Again, the exact same attitude can be applied to any games journalists or industry figures you come across, which can obviously be incredibly valuable over a long period. The majority of my best press contacts are people I have met in person.
I'd talked about Twitter as a useful tool in engaging players, but I've also found it incredibly useful for maintaining press contacts and engaging new ones. Simply being friendly, saying thank you for an article you've enjoyed, or asking them questions about something you disagree with, can build up your image as approachable and worth talking to.
If you are putting out press materials, you need to see things from their perspective. What's going to make an interesting story for them? Feed them information and points from your story that their readers will enjoy. Give them pre-written copy and offer to do interviews. Blog articles that are constructive for aspiring developers, related to a remarkable event, or hit on important industry concerns have worked particularly well for me.

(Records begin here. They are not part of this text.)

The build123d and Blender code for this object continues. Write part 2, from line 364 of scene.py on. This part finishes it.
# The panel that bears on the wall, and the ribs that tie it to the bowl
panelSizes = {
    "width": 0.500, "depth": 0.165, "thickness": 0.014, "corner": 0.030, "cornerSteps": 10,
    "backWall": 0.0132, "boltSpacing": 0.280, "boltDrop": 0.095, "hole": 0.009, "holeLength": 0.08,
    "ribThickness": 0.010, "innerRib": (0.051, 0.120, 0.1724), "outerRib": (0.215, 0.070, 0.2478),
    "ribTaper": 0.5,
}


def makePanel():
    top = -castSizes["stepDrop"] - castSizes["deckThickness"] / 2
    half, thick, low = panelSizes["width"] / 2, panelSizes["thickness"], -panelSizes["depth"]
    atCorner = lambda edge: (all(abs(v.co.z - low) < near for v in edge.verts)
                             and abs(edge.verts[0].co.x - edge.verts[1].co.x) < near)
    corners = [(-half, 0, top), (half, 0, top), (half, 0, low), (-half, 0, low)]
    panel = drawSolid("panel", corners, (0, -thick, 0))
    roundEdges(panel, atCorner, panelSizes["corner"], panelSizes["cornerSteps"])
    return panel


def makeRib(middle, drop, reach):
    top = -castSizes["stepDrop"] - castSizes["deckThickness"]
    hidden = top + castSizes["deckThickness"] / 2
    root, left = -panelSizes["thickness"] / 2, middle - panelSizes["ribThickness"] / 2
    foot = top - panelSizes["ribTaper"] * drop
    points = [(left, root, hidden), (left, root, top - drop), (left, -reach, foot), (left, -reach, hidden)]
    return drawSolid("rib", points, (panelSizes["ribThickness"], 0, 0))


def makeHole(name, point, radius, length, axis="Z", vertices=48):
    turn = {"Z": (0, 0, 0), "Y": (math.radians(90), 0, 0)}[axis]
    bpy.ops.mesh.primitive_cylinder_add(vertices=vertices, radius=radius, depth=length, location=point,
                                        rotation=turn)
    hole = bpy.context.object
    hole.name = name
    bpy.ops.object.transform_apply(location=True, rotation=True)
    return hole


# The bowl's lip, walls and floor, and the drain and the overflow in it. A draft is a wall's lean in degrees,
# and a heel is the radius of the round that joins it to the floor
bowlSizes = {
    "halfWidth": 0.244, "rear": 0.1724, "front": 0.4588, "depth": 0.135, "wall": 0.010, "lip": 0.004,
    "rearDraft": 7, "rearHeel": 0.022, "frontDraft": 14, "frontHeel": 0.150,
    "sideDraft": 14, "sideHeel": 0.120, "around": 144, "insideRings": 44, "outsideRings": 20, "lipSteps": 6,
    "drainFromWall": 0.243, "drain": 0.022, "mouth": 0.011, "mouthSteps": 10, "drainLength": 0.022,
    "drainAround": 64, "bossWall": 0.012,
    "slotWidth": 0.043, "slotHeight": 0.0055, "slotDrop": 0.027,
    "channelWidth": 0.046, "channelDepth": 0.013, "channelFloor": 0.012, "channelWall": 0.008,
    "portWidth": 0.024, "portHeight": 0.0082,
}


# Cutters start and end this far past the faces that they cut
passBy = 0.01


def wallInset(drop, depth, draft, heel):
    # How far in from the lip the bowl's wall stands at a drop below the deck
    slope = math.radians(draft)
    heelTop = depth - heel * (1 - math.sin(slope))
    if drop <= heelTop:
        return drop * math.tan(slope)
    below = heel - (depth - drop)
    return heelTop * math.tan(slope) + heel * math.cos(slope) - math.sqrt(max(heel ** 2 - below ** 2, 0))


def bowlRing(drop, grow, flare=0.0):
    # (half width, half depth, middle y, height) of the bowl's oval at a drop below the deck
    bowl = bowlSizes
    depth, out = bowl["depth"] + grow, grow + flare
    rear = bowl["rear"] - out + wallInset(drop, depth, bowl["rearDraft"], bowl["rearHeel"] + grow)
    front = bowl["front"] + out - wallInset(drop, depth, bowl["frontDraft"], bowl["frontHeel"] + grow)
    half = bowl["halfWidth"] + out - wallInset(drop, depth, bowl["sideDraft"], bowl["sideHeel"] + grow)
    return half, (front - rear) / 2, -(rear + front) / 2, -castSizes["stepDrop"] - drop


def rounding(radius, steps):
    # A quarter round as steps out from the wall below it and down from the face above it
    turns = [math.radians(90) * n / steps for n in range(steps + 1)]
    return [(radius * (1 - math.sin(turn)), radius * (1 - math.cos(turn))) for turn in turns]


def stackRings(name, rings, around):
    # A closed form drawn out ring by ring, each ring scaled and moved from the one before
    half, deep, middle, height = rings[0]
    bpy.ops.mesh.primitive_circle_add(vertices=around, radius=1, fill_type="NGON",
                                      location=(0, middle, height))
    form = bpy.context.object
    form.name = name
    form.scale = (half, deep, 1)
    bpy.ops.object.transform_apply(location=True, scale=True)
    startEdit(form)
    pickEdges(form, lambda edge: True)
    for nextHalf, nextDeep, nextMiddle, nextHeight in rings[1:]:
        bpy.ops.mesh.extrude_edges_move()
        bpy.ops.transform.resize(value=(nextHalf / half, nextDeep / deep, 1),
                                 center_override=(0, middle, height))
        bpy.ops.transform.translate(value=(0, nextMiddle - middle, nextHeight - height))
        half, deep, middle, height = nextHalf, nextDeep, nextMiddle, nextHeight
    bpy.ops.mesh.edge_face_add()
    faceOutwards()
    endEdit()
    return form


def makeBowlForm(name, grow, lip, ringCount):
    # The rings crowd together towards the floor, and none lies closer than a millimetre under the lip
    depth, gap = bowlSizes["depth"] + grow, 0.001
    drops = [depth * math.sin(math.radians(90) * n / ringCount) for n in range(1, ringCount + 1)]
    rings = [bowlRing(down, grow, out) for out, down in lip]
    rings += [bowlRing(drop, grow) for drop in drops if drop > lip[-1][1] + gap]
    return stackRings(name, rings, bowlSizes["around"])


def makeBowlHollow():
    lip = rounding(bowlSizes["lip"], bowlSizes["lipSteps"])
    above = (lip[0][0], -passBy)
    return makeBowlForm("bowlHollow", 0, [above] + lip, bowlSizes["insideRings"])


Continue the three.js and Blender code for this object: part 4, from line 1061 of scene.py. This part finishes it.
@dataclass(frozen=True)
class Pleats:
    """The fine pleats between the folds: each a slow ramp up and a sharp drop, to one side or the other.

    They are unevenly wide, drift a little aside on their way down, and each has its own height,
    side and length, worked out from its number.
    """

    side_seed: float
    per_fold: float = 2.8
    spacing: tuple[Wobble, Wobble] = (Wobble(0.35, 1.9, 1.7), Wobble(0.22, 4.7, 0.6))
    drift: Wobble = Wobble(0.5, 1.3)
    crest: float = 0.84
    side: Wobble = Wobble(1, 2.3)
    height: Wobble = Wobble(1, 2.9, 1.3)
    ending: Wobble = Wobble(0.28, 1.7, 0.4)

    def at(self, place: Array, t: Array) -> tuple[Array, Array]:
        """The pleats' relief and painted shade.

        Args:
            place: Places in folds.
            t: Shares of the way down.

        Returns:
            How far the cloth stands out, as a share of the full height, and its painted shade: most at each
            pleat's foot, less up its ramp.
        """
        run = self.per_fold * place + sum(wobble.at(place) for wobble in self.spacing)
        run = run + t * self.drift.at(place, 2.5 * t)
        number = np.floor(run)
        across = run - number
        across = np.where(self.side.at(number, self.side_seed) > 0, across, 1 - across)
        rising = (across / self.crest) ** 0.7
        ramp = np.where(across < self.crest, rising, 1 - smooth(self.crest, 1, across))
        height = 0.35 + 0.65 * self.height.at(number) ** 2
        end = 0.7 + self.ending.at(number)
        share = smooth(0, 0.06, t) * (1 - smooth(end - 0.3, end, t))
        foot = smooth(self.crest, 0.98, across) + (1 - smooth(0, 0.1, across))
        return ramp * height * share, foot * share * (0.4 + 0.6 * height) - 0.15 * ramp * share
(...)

A little appropriate persistence goes a long way too. Journalists are busy people who get a lot of pitches and press releases, but it's not that they don't want to hear from you. As long as you're not pestering them there's no harm in reminding them that you're there, especially if you're offering them something constructive!
That Personal Touch
In the end, the message is pretty simple. Your ability to be a personality is an incredibly powerful selling point to press and players alike. It's also uniquely indie, with very few AAA studios having the ability to be as personal and identifiable as you are. So make the most of it! Be friendly and generous, and above all, be outgoing - let people know who you are and why you're fascinating!